Preying Together as a Family
In the dim reaches of their ancestral history, dogs and cats developed radically different eating styles because they had radically different hunting styles. Canines hunt in packs. They surround, drive, and wear down their prey until the prey are too tired to fight back or evade attack any longer. This method allows a pack of hungry wolves to routinely bring down prey that are physically much larger than a wolf. Once the, say, moose is brought down, it’s every wolf for himself, and the faster you can eat, the more of the moose you’ll get. The wolves will eat until every scrap of moose is gone, then gnaw on the bones and sniff the ground hopefully for a stray moose morsel.
This behavior is still instinctive for your dog, so when you put food in his bowl, he will eat it down to the last scrap, lick the bowl, then give you the “hungry eyes” in case he can catch you in a weak moment.
(This is hugely oversimplified, because there are incredible social complexities at work, but that would take waaaaay too long to explain. If you are inherently fascinated by the ancestral roots of your pet’s behavior, I recommend the books by Elizabeth Marshall Thomas, specifically The Hidden Life of Dogs and The Tribe of Tiger.)
This behavior is still instinctive for your dog, so when you put food in his bowl, he will eat it down to the last scrap, lick the bowl, then give you the “hungry eyes” in case he can catch you in a weak moment. If you were going away for the weekend, and you tried to leave out enough dog food for your whole trip, chances are good that your dog would eat it all, throw up, and since you’re not there to clean it up and he’s a dog, eat it again. If he’s an older dog and his appetite isn’t what it used to be, you’ll come back to find your dog happily mesmerized by the neighborhood wildlife eating out of his bowl. (In my neighborhood, oudoor pet dishes draw birds and squirrels by day and raccoons and possums by night. It’s kind of a hoot to watch two raccoons sitting back on their haunches, reaching into the bowl, and snacking on kibble like they’re bored cocktail party guests around the nut bowl.) In his mind, they’re pack members, and hey, they’ve got to eat, too.

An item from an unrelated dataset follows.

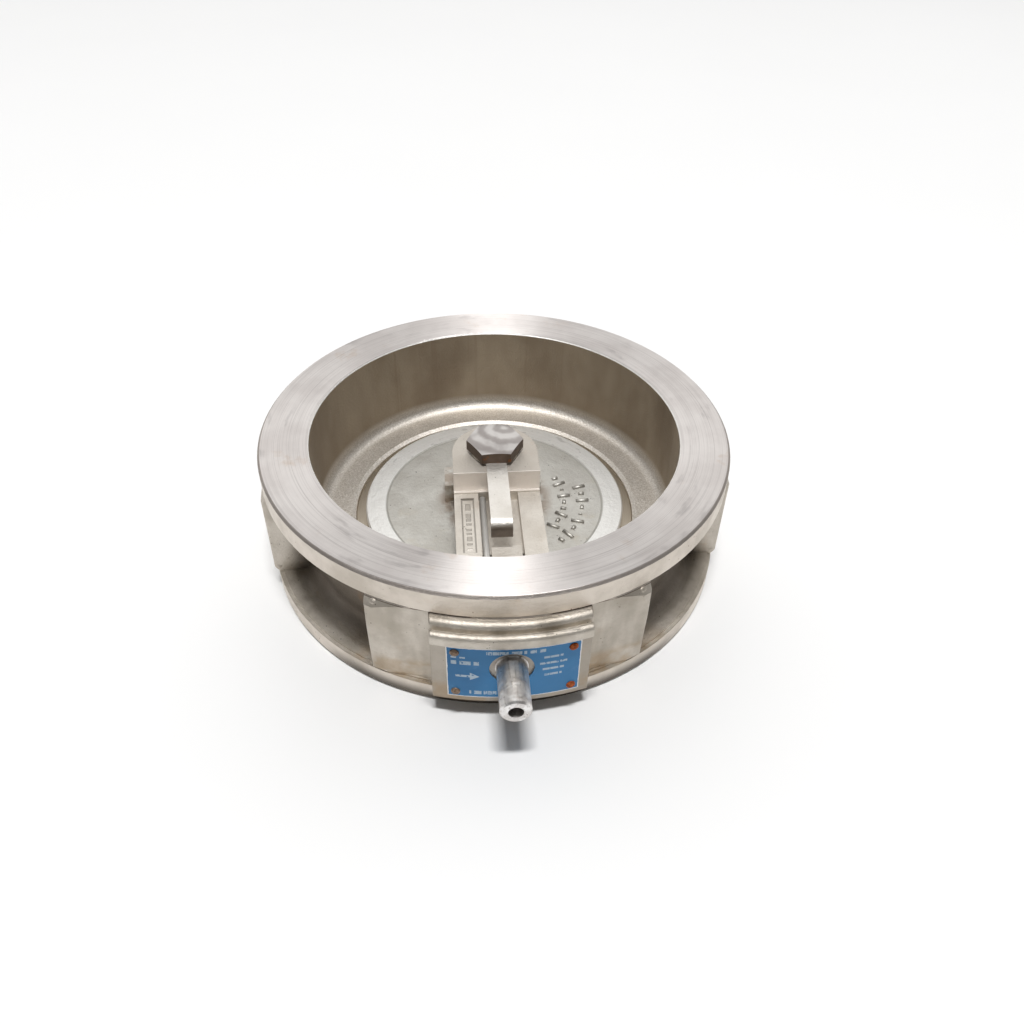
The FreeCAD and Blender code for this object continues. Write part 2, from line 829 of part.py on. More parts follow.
def pin_and_clips():
    """The hinge pin with a spring clip in a groove outside each ear."""
    s = size
    left = -s.ear_left_outer - s.side_gap
    right = s.ear_right_outer + s.side_gap
    groove_width = s.clip_width + s.side_gap
    points = [
        (0, left - s.pin_tail),
        (s.pin_radius - s.edge_break, left - s.pin_tail),
        (s.pin_radius, left - s.pin_tail + s.edge_break),
        (s.pin_radius, left - groove_width),
        (s.pin_groove, left - groove_width),
        (s.pin_groove, left),
        (s.pin_radius, left),
        (s.pin_radius, right),
        (s.pin_groove, right),
        (s.pin_groove, right + groove_width),
        (s.pin_radius, right + groove_width),
        (s.pin_radius, right + s.pin_tail - s.edge_break),
        (s.pin_radius - s.edge_break, right + s.pin_tail),
        (0, right + s.pin_tail),
    ]
    piece("hinge_pin", put(turned(points), (0, *hinge), (0, 1, 0), 90))
    half_gap = s.clip_width * 2
    for name, start in (("left", left - groove_width + s.press_gap), ("right", right + s.press_gap)):
        wide = (start - THROUGH, start + s.clip_width + THROUGH)
        ring = rod("x", s.clip_radius, (start, start + s.clip_width), hinge)
        hole = rod("x", s.pin_groove + s.press_gap, wide, hinge)
        mouth = (-s.hinge_y - s.clip_radius - THROUGH, -s.hinge_y)
        gap = block(wide, mouth, (s.hinge_z - half_gap, s.hinge_z + half_gap))
        piece(f"pin_clip_{name}", cut(ring, hole, gap))


def thrust_washer():
    """A washer between the arm's eye and the right ear."""
    s = size
    span = (s.eye_right + s.side_gap, s.ear_right_inner - s.side_gap)
    ring = rod("x", s.washer_radius, span, hinge)
    hole = rod("x", s.pin_radius + s.running_fit, (s.eye_right, s.ear_right_inner), hinge)
    return piece("thrust_washer", cut(ring, hole))


def spring_coil(start, width):
    """The coils alone: a round wire wound to the left hand, from its start towards +X."""
    s = size
    helix = Part.makeHelix(s.coil_pitch.value, width.value, s.coil_radius.value, 0, True)
    turn = FreeCAD.Rotation(FreeCAD.Vector(0, 0, 1), FreeCAD.Vector(0, -1, 0), FreeCAD.Vector(1, 0, 0))
    axis_start = FreeCAD.Vector(start.value, -s.hinge_y.value, s.hinge_z.value)
    helix.Placement = FreeCAD.Placement(axis_start, turn)
    edge = helix.Edges[0]
    begin = edge.valueAt(edge.FirstParameter)
    section = Part.makeCircle(s.wire_radius.value, begin, edge.tangentAt(edge.FirstParameter))
    coil = doc.addObject("Part::Feature", "coil")
    coil.Shape = Part.Wire(edge).makePipeShell([Part.Wire(section)], True, True)
    return coil


def torsion_spring():
    """Coils on the pin: one leg lies along the arm's channel, one on the bracket's base."""
    s = size
    width = s.coil_pitch * s.coil_turns
    right = -s.coil_start
    left = right - width
    crown = s.hinge_z + s.coil_radius
    parts = [
        spring_coil(left, width),
        rod("y", s.wire_radius, (-s.hinge_y, -s.step_y - 2.6), (right, crown)),
        rod("y", s.wire_radius, (-s.flange_back + 0.4, -s.hinge_y), (left, crown)),
    ]
    for across in (left, right):
        bend = doc.addObject("Part::Sphere", "bend")
        bind(bend, Radius=s.wire_radius)
        parts.append(put(bend, (across, -s.hinge_y, crown)))
    return piece("torsion_spring", fuse(*parts))


def stem_fittings():
    """Gasket, dowel, seal, washer and round nut that hold the stem in the body."""
    s = size
    face = -s.spot_face
    inner = face + s.gasket_thickness
    through = (face - THROUGH, inner + THROUGH)
    gasket = rod("y", s.flange_radius, (face, inner), stem_axis)
    hole = rod("y", s.stem_bore, through, stem_axis)
    dowel_hole = rod("y", s.dowel_hole, through, dowel_axis)
    piece("bracket_gasket", cut(gasket, hole, dowel_hole))
    dowel_span = (face - s.dowel_depth, -s.flange_back - 0.6)
    piece("bracket_dowel", rod("y", s.dowel_radius, dowel_span, dowel_axis))
    seal = doc.addObject("Part::Torus", "seal")
    section = s.stem_seal_section
    bind(seal, Radius1=s.stem_bore - section - s.press_gap, Radius2=section)
    middle = (s.seal_groove_low + s.seal_groove_high) * -0.5
    piece("stem_seal", put(seal, (0, middle, s.hinge_z), (1, 0, 0), 90))
    washer_face = -s.nut_inner + s.side_gap
    washer = rod("y", s.nut_radius, (washer_face, washer_face + s.nut_washer), stem_axis)
    washer_hole = rod("y", s.stem_bore, STEM_SIDE, stem_axis)
    piece("nut_washer", cut(washer, washer_hole))
    nut = rod("y", s.nut_radius, (-s.nut_face, -s.nut_inner), stem_axis)
    thread = rod("y", s.stem_radius + s.running_fit, STEM_SIDE, stem_axis)
    across = (-s.slot_half_width, s.slot_half_width)
    along = (-s.nut_face - THROUGH, -s.nut_face + s.slot_depth)
    upper = (s.hinge_z + s.slot_inner, s.hinge_z + s.nut_bore)
    lower = (s.hinge_z - s.nut_bore, s.hinge_z - s.slot_inner)
    piece("stem_nut", cut(nut, thread, block(across, along, upper), block(across, along, lower)))


# --- nameplate -----------------------------------------------------------------------------------

def nameplate():
    """A thin plate curved to the panel, a little off the stem's centre line."""
    s = size
    inner = s.panel_radius + s.press_gap
    sleeve = turned([
        (inner, s.plate_bottom),
        (s.plate_radius, s.plate_bottom),
        (s.plate_radius, s.plate_top),
        (inner, s.plate_top),
    ])
    left = s.plate_offset - s.plate_half_width
    right = s.plate_offset + s.plate_half_width
    window = block((left, right), STEM_SIDE, (0, top))
    stem_hole = rod("y", s.plate_hole, STEM_SIDE, stem_axis)
    piece("nameplate", cut(common(sleeve, window), stem_hole, *plate_screw_holes()))


def plate_screws():
    """Four drive screws with low domed heads."""
    s = size
    seat_height = s.plate_radius - s.screw_foot + 0.02
    points = [
        (0, 0),
        (s.screw_shank, 0),
        (s.screw_shank, seat_height),
        (s.screw_head, seat_height),
        (s.screw_head - 0.15, seat_height + s.screw_dome * 0.4),
        (s.screw_head - 1.1, seat_height + s.screw_dome * 0.8),
        (0, seat_height + s.screw_dome),
    ]
    for number, (angle, height) in enumerate(plate_screw_places(), start=1):
        piece(f"plate_screw_{number}", stand_out(turned(points), s.screw_foot, angle, height))


# --- build, check and write ----------------------------------------------------------------------

valve_body()
seat()
disc()
hinge_arm()
lock_strap()
disc_bolt()
hinge_bush()
hinge_bracket()
pin_and_clips()
thrust_washer()
torsion_spring()
stem_fittings()
nameplate()
plate_screws()
doc.recompute()

for thing in doc.Objects:
    if "Invalid" in thing.State or "Error" in thing.State:
        raise RuntimeError(f"{thing.Label} ({thing.TypeId}) failed: {thing.State}")
for label, thing in pieces.items():
    if thing.Shape.isNull() or not thing.Shape.isValid():
        raise RuntimeError(f"{label} has no valid shape")

os.makedirs("parts", exist_ok=True)
for label, thing in pieces.items():
    thing.Shape.exportStep(os.path.join("parts", f"{label}.step"))
    print(f"{label}: {len(thing.Shape.Solids)} solid, {thing.Shape.Volume / 1000:.2f} cm3")
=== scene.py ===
import json
import math

import bpy
from mathutils import Matrix, Vector


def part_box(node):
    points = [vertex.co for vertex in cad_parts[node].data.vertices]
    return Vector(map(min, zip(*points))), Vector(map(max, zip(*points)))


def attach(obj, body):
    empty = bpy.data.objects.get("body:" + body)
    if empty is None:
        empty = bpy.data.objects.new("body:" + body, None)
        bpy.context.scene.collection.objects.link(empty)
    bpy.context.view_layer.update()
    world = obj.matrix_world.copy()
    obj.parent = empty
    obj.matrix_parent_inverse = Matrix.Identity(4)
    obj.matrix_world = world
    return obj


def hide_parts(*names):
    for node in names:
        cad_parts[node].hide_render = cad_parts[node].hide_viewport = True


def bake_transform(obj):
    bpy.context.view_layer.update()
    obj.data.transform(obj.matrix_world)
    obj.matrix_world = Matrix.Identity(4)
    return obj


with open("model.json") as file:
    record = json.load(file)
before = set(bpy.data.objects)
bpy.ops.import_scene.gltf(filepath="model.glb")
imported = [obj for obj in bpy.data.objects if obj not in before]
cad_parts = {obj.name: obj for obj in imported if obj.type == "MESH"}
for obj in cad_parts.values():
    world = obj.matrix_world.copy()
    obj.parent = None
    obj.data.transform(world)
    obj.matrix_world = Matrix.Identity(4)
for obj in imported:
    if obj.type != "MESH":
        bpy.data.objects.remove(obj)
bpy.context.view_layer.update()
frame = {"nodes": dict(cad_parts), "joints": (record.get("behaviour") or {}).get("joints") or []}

MM = 0.001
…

Alone at the Top of the Food Chain
Not so the feline. Cats hunt alone, by a combination of stealth and speed. A cat doesn’t have to share its kill unless it’s feeding offspring or the pride leader. (This is why your cat brings you “treats” when she hunts. It’s a compliment. Be polite, say thank you, and throw the lizard half or mouse parts in the trash when Kitty isn’t looking.) As a result, cats only hunt when they’re hungry. I spotted a feral cat hunting in my yard, which alarmed me, because I habitually put food out for birds and other wildlife, and I didn’t want to entice them into a trap. Instead of constantly “shooing” the cat, I put out a bowl of cat kibble. It took only two days for “Outside Kitty” to realize that food she didn’t have to chase was the way to go. The squirrels still let me know when OK is around, but the wildlife can now feed happily within a few feet of the cat, and as long as the cat has kibble, she doesn’t bat at eyelash at the birds.

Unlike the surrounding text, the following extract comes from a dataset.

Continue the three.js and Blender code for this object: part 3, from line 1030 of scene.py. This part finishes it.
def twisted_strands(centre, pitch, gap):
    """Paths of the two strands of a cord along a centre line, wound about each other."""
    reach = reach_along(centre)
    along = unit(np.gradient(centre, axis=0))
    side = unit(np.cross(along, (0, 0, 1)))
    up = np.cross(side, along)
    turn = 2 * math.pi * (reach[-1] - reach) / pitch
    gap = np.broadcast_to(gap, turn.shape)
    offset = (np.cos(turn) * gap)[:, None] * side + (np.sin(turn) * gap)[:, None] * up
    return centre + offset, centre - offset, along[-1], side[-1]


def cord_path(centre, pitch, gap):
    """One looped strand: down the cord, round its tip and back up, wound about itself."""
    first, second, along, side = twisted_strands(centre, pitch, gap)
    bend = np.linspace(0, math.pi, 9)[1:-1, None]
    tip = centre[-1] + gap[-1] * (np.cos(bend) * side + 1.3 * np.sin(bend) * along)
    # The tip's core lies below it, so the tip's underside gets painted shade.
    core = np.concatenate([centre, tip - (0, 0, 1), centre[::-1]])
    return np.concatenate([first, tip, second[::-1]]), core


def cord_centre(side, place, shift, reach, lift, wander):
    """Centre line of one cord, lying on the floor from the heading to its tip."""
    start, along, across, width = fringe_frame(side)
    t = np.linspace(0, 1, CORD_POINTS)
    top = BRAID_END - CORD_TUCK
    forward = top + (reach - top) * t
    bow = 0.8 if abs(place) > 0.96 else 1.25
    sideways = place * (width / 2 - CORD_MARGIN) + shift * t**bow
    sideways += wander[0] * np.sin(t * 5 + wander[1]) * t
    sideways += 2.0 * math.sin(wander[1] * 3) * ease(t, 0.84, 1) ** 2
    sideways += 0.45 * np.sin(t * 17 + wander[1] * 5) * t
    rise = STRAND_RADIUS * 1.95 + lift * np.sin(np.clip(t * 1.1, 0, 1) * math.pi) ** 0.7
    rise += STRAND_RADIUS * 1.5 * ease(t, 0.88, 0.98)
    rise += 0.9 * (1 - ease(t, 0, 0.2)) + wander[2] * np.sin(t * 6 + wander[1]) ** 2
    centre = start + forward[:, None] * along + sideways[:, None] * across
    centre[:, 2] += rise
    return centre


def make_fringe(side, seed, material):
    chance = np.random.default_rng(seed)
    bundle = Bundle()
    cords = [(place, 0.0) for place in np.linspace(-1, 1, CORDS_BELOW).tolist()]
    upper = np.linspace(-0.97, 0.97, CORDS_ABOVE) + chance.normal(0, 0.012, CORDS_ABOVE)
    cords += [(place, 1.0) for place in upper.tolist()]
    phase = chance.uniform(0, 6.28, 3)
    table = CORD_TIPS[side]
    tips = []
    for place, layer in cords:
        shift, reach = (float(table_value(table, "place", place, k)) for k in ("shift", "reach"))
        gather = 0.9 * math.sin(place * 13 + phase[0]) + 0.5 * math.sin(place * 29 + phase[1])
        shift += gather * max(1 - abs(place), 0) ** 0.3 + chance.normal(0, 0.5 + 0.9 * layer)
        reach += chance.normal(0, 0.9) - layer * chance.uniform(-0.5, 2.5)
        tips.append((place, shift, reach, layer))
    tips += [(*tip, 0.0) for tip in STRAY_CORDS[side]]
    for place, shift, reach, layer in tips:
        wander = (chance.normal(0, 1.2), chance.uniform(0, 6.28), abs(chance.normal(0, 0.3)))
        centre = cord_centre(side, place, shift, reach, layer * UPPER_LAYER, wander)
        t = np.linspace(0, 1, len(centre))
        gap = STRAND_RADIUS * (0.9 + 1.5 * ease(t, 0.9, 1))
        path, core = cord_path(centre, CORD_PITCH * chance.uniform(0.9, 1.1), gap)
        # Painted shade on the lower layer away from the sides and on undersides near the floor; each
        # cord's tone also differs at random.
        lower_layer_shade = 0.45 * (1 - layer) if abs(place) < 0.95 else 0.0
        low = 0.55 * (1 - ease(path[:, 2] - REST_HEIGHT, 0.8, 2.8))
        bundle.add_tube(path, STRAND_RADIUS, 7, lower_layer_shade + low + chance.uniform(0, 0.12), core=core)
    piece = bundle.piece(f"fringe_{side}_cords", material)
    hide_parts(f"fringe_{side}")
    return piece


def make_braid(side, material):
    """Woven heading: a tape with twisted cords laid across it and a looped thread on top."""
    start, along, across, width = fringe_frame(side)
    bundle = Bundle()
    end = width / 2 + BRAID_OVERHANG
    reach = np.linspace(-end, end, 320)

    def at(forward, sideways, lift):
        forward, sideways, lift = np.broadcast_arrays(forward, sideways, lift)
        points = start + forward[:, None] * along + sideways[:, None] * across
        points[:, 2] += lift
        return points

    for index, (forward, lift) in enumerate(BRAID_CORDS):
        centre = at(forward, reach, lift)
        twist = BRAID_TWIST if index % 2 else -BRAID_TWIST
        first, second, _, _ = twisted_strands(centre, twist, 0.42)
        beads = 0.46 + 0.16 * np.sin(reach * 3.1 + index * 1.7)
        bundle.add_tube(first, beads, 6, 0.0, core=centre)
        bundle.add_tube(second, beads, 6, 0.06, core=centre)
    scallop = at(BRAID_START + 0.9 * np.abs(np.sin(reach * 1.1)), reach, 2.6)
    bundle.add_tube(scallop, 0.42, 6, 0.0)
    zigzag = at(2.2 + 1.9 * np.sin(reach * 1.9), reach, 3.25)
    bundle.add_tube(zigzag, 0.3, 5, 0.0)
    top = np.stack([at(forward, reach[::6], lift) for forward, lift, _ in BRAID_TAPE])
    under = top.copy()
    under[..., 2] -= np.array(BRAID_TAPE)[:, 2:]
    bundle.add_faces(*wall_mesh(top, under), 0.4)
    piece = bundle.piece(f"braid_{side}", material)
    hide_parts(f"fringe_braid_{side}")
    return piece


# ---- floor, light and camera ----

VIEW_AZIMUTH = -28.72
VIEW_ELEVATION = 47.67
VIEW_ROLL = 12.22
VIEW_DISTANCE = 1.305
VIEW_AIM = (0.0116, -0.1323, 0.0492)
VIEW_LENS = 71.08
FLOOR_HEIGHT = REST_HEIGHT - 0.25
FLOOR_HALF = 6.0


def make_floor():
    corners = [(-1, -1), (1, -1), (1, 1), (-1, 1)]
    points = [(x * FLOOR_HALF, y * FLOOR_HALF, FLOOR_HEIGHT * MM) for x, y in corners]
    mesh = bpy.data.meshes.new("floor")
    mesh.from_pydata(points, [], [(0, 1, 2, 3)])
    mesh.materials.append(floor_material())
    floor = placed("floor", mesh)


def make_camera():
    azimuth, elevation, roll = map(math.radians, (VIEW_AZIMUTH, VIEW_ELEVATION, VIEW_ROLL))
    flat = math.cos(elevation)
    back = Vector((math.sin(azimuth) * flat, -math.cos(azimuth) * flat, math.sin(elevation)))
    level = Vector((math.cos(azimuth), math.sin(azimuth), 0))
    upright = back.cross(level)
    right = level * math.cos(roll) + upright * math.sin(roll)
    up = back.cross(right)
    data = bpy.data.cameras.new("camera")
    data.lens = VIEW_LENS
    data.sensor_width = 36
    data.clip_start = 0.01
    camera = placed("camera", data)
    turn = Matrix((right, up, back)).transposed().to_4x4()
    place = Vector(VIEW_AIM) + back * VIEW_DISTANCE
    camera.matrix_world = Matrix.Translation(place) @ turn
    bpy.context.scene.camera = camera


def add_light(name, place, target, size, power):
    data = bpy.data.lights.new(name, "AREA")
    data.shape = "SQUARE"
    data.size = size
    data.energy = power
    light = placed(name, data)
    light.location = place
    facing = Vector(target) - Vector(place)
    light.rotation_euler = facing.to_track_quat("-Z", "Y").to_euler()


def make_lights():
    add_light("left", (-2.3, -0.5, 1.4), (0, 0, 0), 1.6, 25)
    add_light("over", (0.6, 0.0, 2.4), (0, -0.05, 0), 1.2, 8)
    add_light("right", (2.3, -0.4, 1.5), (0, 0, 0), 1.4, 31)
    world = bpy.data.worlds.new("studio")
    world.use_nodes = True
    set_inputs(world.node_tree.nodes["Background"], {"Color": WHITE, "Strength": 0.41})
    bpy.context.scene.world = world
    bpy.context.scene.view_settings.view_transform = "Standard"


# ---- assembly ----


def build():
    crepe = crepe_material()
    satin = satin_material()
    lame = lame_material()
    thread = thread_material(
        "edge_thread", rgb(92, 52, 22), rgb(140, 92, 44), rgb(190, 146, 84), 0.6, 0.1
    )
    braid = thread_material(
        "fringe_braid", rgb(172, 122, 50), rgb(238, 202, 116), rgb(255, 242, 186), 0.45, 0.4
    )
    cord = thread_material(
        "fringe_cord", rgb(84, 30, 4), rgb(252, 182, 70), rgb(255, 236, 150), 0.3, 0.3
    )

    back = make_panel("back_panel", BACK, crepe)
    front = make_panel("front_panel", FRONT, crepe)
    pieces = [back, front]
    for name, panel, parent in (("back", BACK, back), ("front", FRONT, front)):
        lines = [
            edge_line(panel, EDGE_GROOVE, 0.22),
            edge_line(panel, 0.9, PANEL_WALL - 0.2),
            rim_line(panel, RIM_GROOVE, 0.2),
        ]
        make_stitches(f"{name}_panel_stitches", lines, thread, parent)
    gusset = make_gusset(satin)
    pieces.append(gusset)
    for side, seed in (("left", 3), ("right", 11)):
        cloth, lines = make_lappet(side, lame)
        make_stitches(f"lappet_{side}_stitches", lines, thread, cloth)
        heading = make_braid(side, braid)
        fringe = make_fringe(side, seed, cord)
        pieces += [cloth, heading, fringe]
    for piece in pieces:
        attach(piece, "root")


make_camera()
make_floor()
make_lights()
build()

That same weekend getaway is a breeze with a cat. Put out a demand feeder, a large bowl of water, and a litter box, and Kitty will nibble when she’s hungry, drink when she’s thirsty, then wander off for a nap, and return when she’s hungry again. (The often solitary existence made it safer for felines to bury their scat so as not to betray their presence to enemies; canines enjoyed the safety of the pack and felt perfectly at ease pooping wherever they liked.) You may have to put up with “drama cat” behavior or poop in punitive places when you return, but you won’t have to worry that Kitty went hungry.
The Tao of Meow
So what does this mean for us? Somehow, we have learned to eat like dogs. Maybe it’s instinctive famine-proofing behavior, or the result of living in extended family groups where there’s competition for the food. Maybe it’s our mothers telling us about the starving children in impoverished countries. Whatever caused it, we all seem to be the punch line of the “seafood diet” joke. When we see food, we eat it. It doesn’t matter if we’re hungry, and it often doesn’t matter if we really want it. How many times have you taken a snack from a nut dish or candy dish, or sampled a plate of hors d’oeuvres, and eaten something that you wouldn’t have stood up and walked into the kitchen for? If your waiter didn’t bring you chips and salsa for free when you sat down at a Mexican restaurant, would you order them and pay for them? Probably not, yet you’ll eat until the chips are gone, and if your dinner isn’t there by that time, you’ll ask for another basket of chips. You may have consumed a meal’s worth of calories before your meal ever arrives.
Try to start eating like a cat. Go to where the food is only when you’re actually hungry, not bored or self-conscious. (If you’re at a cocktail party and you have a drink or a plate of canapés in your hand, you look occupied, and your hands are busy.) Put away nut bowls and candy dishes. Put the cookie jar on the highest shelf where it’s hopefully “out of sight, out of mind” and at worst, you’ll have to expend some effort and climb for it. If your house is like mine, the kitchen is smack in the middle of where most of the living goes on (the laptop I’m typing on is on the breakfast table), so make sure actual edibles are put behind closed, non-see-through doors.
If you find yourself accidentally where the food is, try to think about reaching out for that tidbit you don’t want with your cat claws out. Imagine retracting your claws before you do any damage. Better yet, imagine trying to fit into one of those skin-tight catsuits that get inflicted on every actress unfortunate enough to be cast as Catwoman. If you need a fun reminder, pick up one of the gazillion bracelets the Hello Kitty folks are licensing, like this one, and wear it on whichever hand you use to reach for snacks.
Unless you were raised in the workhouse with Oliver Twist, you have probably never been in a situation where you had to gobble down food before someone took it away from you. Eating is not a race (and do not get me started on what I think of “competitive eating”–how many kinds of wrong is that?). The more slowly and selectively you eat, the more time your brain has to tell your stomach (and your hand) that you don’t truly want another tempura shrimp or bite of fondue. Be choosy. Eat like a cat. You don’t want to be a dog, do you?